だからこそ、中島が世界の超一流選手の仲間入りをするための最高の環境と思えた。
しかし、地元メディアから“頑固者”と評されるセルジオ・コンセイソン監督は「クラブがいくら払って誰を獲得したか、全く考慮しない。私は、自分が評価した選手だけを起用する」と冷静だった。
コロナ禍による“練習不参加”に監督が怒り
はたして、中島は2列目左サイドのレギュラー争いで遅れを取ってしまう。しかも2020年3月に新型コロナウイルス感染拡大のためシーズンが中断され、5月にチーム練習が再開された後、予想外の事態に直面する。
「日本から連れてきたお手伝いさんがコロナ感染を恐れて帰国してしまい、自宅で幼い娘と体調を崩した夫人の面倒をみなければならない」という理由(中島の代理人が地元メディアへこう説明した)で、チーム練習に参加しなくなった。
この態度にコンセイソン監督は「職場放棄だ」と怒り、チームメイトの多くも感情を害したようだ。その後、本人がチーム練習への参加を望んでも逆に拒絶され、練習場の片隅での個人練習を強いられた。試合に全く出場しないことから、日本代表にも招集されなくなった。

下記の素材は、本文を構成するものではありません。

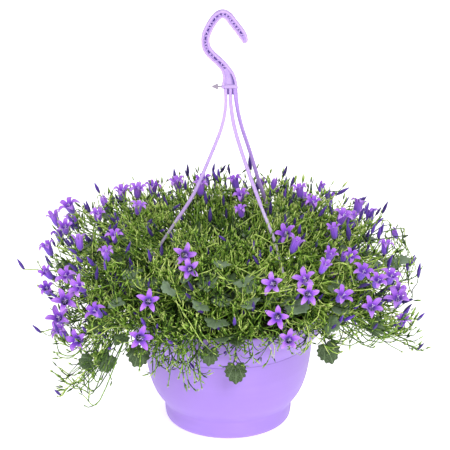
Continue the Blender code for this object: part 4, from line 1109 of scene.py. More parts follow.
def wander(path, amount, draw):
    """Lets a path sway a little between its ends."""
    t = np.linspace(0, 1, len(path))
    sway = np.zeros(len(path))
    for wave in (1, 2, 3):
        sway = sway + np.sin(np.pi * wave * t) * draw.uniform(-1, 1) / wave
    side = unit(np.cross(path[-1] - path[0], [draw.uniform(-1, 1) for _ in range(3)]))
    return path + side * (sway * amount)[:, None]


class Plant(Growth):
    """One fine piece of the plant, with its shapes, the room that it keeps clear and its own draw."""

    def __init__(self, shapes, kept, seed):
        super().__init__()
        self.shapes = shapes
        self.kept = kept
        self.draw = random.Random(seed)
        self.uniform = self.draw.uniform

    def askew(self, rise=(-1, 1), level=1):
        """A random direction: its level parts within a spread, its rise within a span."""
        return np.array([self.uniform(-level, level), self.uniform(-level, level), self.uniform(*rise)])

    def faced(self, axis, rise=0.2):
        """A frame along an axis, turned about it at random."""
        return frame_of(axis, [self.uniform(-1, 1), self.uniform(-1, 1), rise])

    def is_clear(self, path):
        """Whether a path keeps clear of the pot's wall and rim, the hanger's arms and the blooms."""
        out = np.hypot(path[:, 0], path[:, 1])
        walls = pot_outer(path[:, 2])
        beside = path[:, 2] < RIM_TOP + WALL_ROOM
        if (beside & (out > walls - POT_WALL - WALL_ROOM) & (out < walls + RIM_CLEAR)).any():
            return False
        path = np.vstack([path, (path[1:] + path[:-1]) / 2])
        away = np.linalg.norm(path[:, None] - self.kept[None, :, :3], axis=2) - self.kept[None, :, 3]
        return away.min() > 0

    def root_of(self, clump):
        """Where a stem comes out of the soil, in its clump's hole."""
        turn = self.uniform(0, 2 * math.pi)
        out = NECK_RADIUS * 0.85 * math.sqrt(self.draw.random())
        x = clump.at.x + math.cos(turn) * out
        y = clump.at.y + math.sin(turn) * out
        return np.array([x, y, soil_height(x, y) - ROOT_DEPTH])

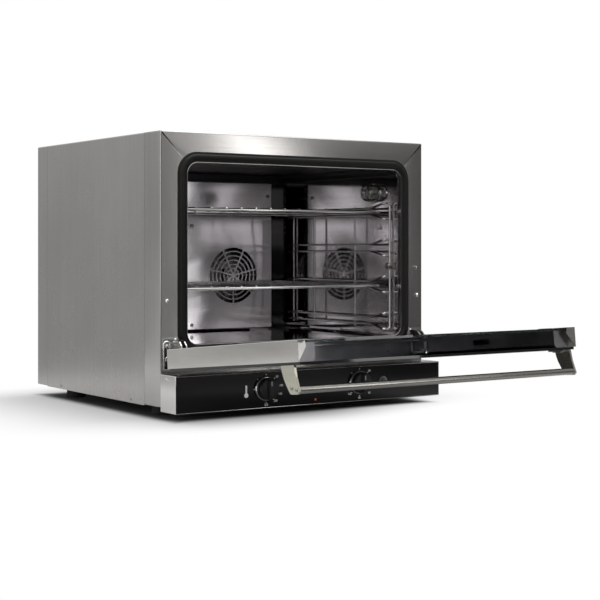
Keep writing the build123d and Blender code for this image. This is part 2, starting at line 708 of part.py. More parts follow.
def wire_shelf(level):
    """A wire shelf: a heavy rounded rim rod with thin cross wires resting across it."""
    rod_z = LEVEL_TOP - level * LEVEL_PITCH - CHANNEL / 2 + WIRE + 0.3 + SHELF_ROD
    front_y = FRONT + 44.0 + SHELF_ROD
    back_y = front_y + SHELF_DEPTH - 2 * SHELF_ROD
    side_x = SHELF_WIDTH / 2 - SHELF_ROD
    wire_z = rod_z + SHELF_ROD + SHELF_WIRE
    right = [(side_x, front_y, rod_z), (side_x, back_y, rod_z)]
    left = [(-side_x, back_y, rod_z), (-side_x, front_y, rod_z)]
    front_middle = (0, front_y, rod_z)
    corners = eased([front_middle, *right, *left, front_middle], SHELF_CORNER)
    rim = ring_rod(corners[:-1], SHELF_ROD, 8)
    with BuildPart() as wires:
        with BuildSketch(facing_front(back_y + 1.0)):
            with Locations((0, wire_z)):
                with GridLocations(2 * side_x / (SHELF_WIRES + 1), 1.0, SHELF_WIRES, 1):
                    RegularPolygon(SHELF_WIRE, WIRE_SIDES)
        extrude(amount=back_y - front_y + 2.0)
    with BuildPart() as brace:
        with BuildSketch(Plane.YZ.offset(SHELF_ROD - side_x)):
            with Locations(((front_y + back_y) / 2, rod_z)):
                RegularPolygon(SHELF_ROD, WIRE_SIDES)
        extrude(amount=2 * (side_x - SHELF_ROD))
    return Compound(children=[rim.solid(), *wires.solids(), brace.part.solid()])


keep("shelf_upper", wire_shelf(0))
keep("shelf_lower", wire_shelf(2))

# Oven lamp on the right wall: ribbed glass cup, steel ring, bulb and socket
LAMP_CUP = 25.0
LAMP_PLANE = Plane(origin=(CAVITY_SIDE, LAMP_Y, LAMP_Z), z_dir=(-1, 0, 0))
with BuildPart() as lamp_glass:
    with BuildSketch(LAMP_PLANE.offset(2.0)):
        RegularPolygon(LAMP_RADIUS - 1.0, ROUND)
    extrude(amount=LAMP_CUP - 2.0)
    chamfer(lamp_glass.faces().sort_by(Axis.X)[0].edges(), length=3.0)
    with BuildSketch(LAMP_PLANE.offset(2.0)):
        RegularPolygon(LAMP_RADIUS - 3.5, ROUND)
    extrude(amount=LAMP_CUP - 4.5, mode=Mode.SUBTRACT)
keep("lamp_glass", lamp_glass.part)

with BuildPart() as lamp_ring:
    with BuildSketch(LAMP_PLANE):
        RegularPolygon(LAMP_RADIUS + 2.5, ROUND)
        RegularPolygon(LAMP_RADIUS - 4.0, ROUND, mode=Mode.SUBTRACT)
    extrude(amount=2.0)
keep("lamp_ring", lamp_ring.part)

with BuildPart() as lamp_socket:
    with BuildSketch(LAMP_PLANE.offset(-CAVITY_SHEET)):
        RegularPolygon(LAMP_RADIUS - 1.0, 12)
    extrude(amount=-27.0)
    with BuildSketch(LAMP_PLANE.offset(-CAVITY_SHEET)):
        RegularPolygon(7.0, 8)
    extrude(amount=-16.0, mode=Mode.SUBTRACT)
keep("lamp_socket", lamp_socket.part)

with BuildPart() as lamp_bulb:
    with BuildSketch(LAMP_PLANE.offset(-16.0)):
        RegularPolygon(6.8, 8)
    extrude(amount=24.0)
    with BuildSketch(LAMP_PLANE.offset(8.0)):
        RegularPolygon(10.0, 12)
    extrude(amount=11.0)
    chamfer(lamp_bulb.faces().sort_by(Axis.X)[0].edges(), length=3.5)
keep("lamp_bulb", lamp_bulb.part)

# Capillary thermostat probe clipped to the left wall beside the baffle
with BuildPart() as thermostat_probe:
    with BuildSketch(facing_front(CAVITY_REAR)):
        with Locations((-CAVITY_SIDE + 12.0, 410.0)):
            RegularPolygon(3.0, 8)
    extrude(amount=95.0)
keep("thermostat_probe", thermostat_probe.part)

# Control panel: a folded stainless box ahead of the cabinet, open at the front
PANEL_MIDDLE = (PANEL_TOP + PANEL_BOTTOM) / 2
PANEL_HEIGHT = PANEL_TOP - PANEL_BOTTOM
GLASS_BACK = PANEL_FACE + PANEL_GLASS
with BuildPart() as control_panel_box:
    with BuildSketch(facing_front(FRONT)):
        with Locations((0, PANEL_MIDDLE)):
            Rectangle(PANEL_WIDTH, PANEL_HEIGHT)
            Rectangle(PANEL_WIDTH - 2 * SHEET, PANEL_HEIGHT - 2 * SHEET, mode=Mode.SUBTRACT)
    extrude(amount=PANEL_DEPTH)
    with BuildSketch(facing_front(FRONT)):
        with Locations((0, PANEL_MIDDLE)):
            Rectangle(PANEL_WIDTH - 2 * SHEET, PANEL_HEIGHT - 2 * SHEET)
            Rectangle(PANEL_WIDTH - 60.0, PANEL_HEIGHT - 16.0, mode=Mode.SUBTRACT)
    extrude(amount=SHEET)
    with BuildSketch(facing_front(PANEL_FACE + PANEL_GLASS + SHEET)):
        with Locations((0, PANEL_MIDDLE)):
            Rectangle(PANEL_WIDTH - 2 * SHEET, PANEL_HEIGHT - 2 * SHEET)
            Rectangle(PANEL_WIDTH - 24.0, PANEL_HEIGHT - 14.0, mode=Mode.SUBTRACT)
    extrude(amount=SHEET)
keep("control_panel_box", control_panel_box.part)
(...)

そして、ポルトは中島抜きでリーグとポルトガル杯の二冠を達成した。
これは、チームが中島を特に必要としなくなったことを意味する。シーズン終了後、地元メディアは、「ポルトは中島の移籍先を探している」と報じた。しかし、彼の獲得に要した金額かそれに近い条件を提示するクラブは現われず、結果的にポルトに残留した。
とはいえ頑固一徹のコンセイソン監督が今季、中島をチームの戦力とみなすかどうかは不透明だった。